The distinctive feature of Socratic inquiries is that they took as their immediate object not some phenomenon in the natural world but some person and his ideas. On certain subjects, particularly moral and political affairs in which even ordinary men would seem to be experienced enough to judge with reasonable confidence, Socrates hoped that by methodically and repeatedly examining someone's ideas he might ultimately lead him to the discovery and establishment of the truth. Plato in his early dialogues provides examples of Socrates busy at this sort of examination. Typically, at the outset of these dialogues a question is raised about the virtues in general or about one of them. Socrates then presses his interlocutor to say what he thinks is the correct account of virtue or of the particular virtue in question. The proposed account, which thereafter becomes common property between them, is then scrutinized for consistency with other beliefs firmly accepted by Socrates and the interlocutor, or at any rate by the interlocutor.
Do they accept as virtuous those acts or objects that this definition would imply to be such? Does the definition agree with other beliefs about virtue or the virtue in question that they also hold?
Here, too, Socrates would often introduce those homely references to shoemakers and carpenters and horse trainers that so offended and irritated some of those with whom he argued. He thought that there ought to be analogies between the kind of powers and dispositions possessed by the just man, for example, and those characteristic of these other practitioners. If some account of justice had the effect of denying such analogies, that was a mark against it. According to Aristotle, such "inductive arguments" were a constant feature of dialectic as practiced by Socrates.

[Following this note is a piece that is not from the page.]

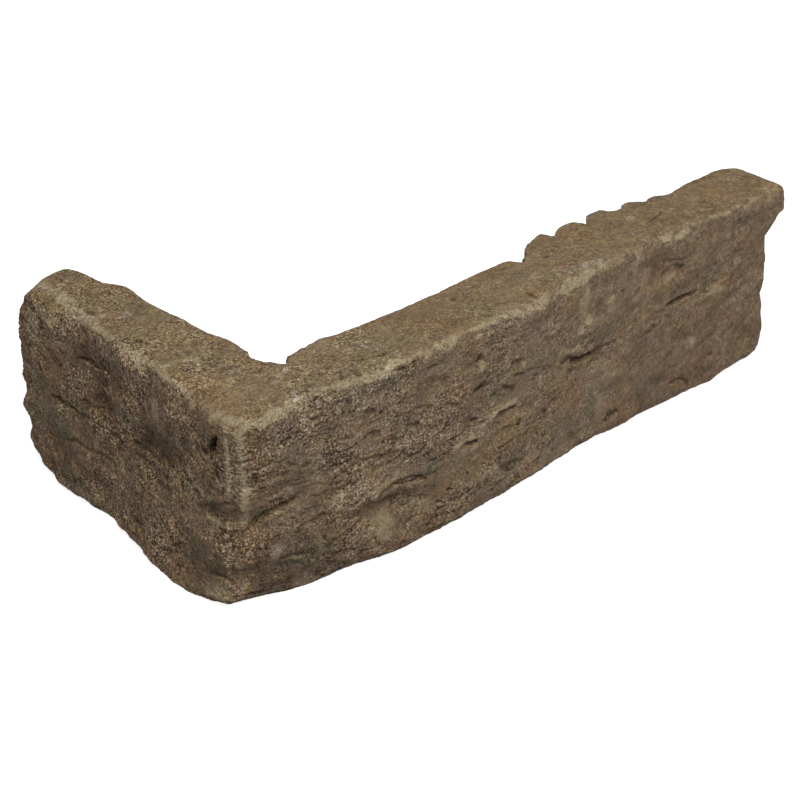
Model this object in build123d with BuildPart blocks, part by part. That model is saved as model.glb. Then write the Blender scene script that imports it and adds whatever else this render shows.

As a matter of fact, no one in any of Plato's early dialogues manages to propound a definition that survives this test. They all are rejected for inconsistencies to which they lead on examination. This sometimes has misled readers into thinking that Socratic dialectic had only a negative purpose. It would seem that by showing someone his inability to defend and explain his view without falling into inconsistency with himself, the primary purpose was to reveal his ignorance of some matter that he may have thought he understood. But though the early dialogues may all end in such professions of ignorance, and though it is no trivial or uninteresting accomplishment to uncover ignorance where it exists unnoticed, it seems that Socrates had higher hopes for his method than this. In principle, at any rate, he always stood ready to discover that someone held opinions whose consequences, as he developed his views, were wholly consistent. If he withstood the most searching cross-examination to which Socrates might subject him, then, it seems, Socrates would accept his ideas on the subject under discussion as constituting genuine knowledge of it, and therefore as true. The increase of one's self-knowledge by being made aware of one's ignorance was only the first lesson the practice of dialectic could impart.

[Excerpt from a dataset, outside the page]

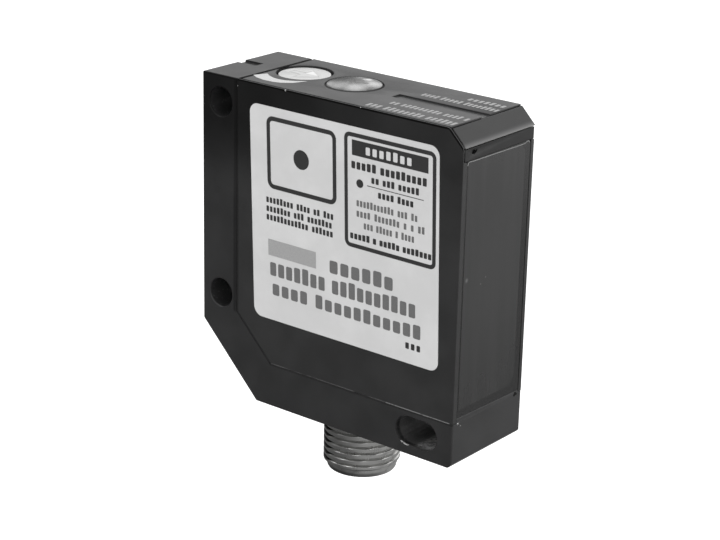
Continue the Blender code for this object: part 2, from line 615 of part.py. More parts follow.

By repeated attempts to reflect on and reorder one's ideas in the face of previous failures to survive dialectical examination, one might hope at last to withstand successfully the investigation and thus come into the secure possession of real knowledge. It is hardly surprising that this Socratic knowledge is never attained in any of Plato's early dialogues. Nevertheless, the possibility of it seems to be an assumption integral to Socrates' practice of his dialectical method.
In his discussions it was always the other person who put forward a thesis for examination, never Socrates himself. It was always the other person's ideas that were being tested. Socrates' famous irony consisted in part in his constant refusal to claim to know anything himself, to have any settled philosophical views of his own. Considering the stringent requirements which, as just noted, he imposed on true knowledge, this refusal seems only prudent. In examining others he always professed to be merely seeking for the truth, without admitting the possession of any. He seems actually to have claimed for himself the role of midwife to others' ideas, as he is made to do in Plato's Theaetetus, in this symbolic way adopting his mother's profession. Just as midwives are past the time of childbearing themselves, so Socrates, the intellectual midwife, could have no brainchildren of his own.

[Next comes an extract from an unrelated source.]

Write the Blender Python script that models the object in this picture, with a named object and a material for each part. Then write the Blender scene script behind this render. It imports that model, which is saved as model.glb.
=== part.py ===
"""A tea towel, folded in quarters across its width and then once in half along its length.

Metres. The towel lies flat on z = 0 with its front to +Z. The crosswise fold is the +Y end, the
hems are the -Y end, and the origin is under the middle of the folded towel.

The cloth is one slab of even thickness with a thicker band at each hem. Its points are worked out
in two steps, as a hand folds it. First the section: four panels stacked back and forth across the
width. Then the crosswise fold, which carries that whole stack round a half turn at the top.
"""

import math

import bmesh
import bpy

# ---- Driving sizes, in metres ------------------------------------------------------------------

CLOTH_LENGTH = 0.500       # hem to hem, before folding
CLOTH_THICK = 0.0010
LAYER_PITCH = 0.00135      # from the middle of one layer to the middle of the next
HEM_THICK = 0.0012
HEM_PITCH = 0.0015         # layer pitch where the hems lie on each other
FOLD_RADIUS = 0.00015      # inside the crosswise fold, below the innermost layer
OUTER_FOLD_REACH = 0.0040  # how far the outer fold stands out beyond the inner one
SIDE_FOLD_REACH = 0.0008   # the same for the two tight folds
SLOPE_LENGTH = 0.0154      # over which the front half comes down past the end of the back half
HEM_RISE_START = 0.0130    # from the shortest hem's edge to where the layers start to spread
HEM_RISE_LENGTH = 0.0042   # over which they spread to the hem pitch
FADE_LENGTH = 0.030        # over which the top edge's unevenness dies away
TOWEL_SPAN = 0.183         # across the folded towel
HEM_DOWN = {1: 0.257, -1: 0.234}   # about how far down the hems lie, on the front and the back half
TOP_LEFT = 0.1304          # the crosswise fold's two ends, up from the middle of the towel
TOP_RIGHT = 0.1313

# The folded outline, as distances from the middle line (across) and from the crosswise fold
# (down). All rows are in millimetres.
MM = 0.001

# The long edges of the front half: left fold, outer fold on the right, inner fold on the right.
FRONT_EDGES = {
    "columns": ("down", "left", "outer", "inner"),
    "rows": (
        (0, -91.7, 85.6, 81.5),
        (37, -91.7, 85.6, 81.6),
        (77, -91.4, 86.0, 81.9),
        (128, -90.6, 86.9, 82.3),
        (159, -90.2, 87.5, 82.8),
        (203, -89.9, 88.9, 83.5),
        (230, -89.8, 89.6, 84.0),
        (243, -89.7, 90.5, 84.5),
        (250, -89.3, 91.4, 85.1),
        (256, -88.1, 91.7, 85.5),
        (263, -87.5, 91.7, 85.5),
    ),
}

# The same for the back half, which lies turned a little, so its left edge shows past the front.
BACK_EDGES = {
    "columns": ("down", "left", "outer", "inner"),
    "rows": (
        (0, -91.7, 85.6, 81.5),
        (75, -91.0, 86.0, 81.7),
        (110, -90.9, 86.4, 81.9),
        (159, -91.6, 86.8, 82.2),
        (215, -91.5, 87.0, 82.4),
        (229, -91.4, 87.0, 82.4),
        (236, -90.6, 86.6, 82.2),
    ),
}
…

Nonetheless, certain theses are traditionally associated with his name, in consequence of their being fairly clearly attributed to him in early dialogues of Plato. These are conventionally referred to as the three "Socratic paradoxes": virtue is one; virtue is knowledge; and no one knowingly does what is bad. By holding that virtue is one, he meant that each virtue is essentially no different from any other virtue. Courage, for example, though it seems to show itself in a limited set of circumstances and conditions, is on closer examination really the same thing as justice, or temperance, or holiness, which show themselves in entirely different circumstances, peculiar to each. This follows from his view that virtue is knowledge. To be just or courageous is to know how to act in certain types of situations. But to know, and not merely have a correct idea of, how to act is to understand why acting in those ways is best; and understand this fully for any given type of action and situation requires that one should have a comprehensive understanding of what human good is in general. The essential condition for any single virtue, namely, a comprehensive knowledge of human good, is also the condition for each of the others. Thus, because the knowledge that constitutes any given virtue equally constitutes each of the others, it turns out that the virtues are a unity and that a person cannot really have any single virtue without having them all.
The identification of virtue with this comprehensive knowledge of human good leads directly to the third paradox, that no one knowingly does what is bad. Clearly, if one is truly virtuous one will always act well and never badly. Therefore Socrates' theory makes virtue identical with knowledge of how to act, based on a comprehensive understanding of human good, his view implies that if one possesses this knowledge one will always act well and never badly. Knowledge thus turns out to be the sufficient condition of acting virtuously and well. No one who fully understands what human good is and knows that attaining this good requires acting courageously, temperately, justly, and so on can possibly act in any other way. This feature of Socrates' thought is often criticized as being "intellectualist", meaning that it makes virtue identical with the mere understanding of certain truths and ignores or denies the gap between knowing what to do and deciding to do it.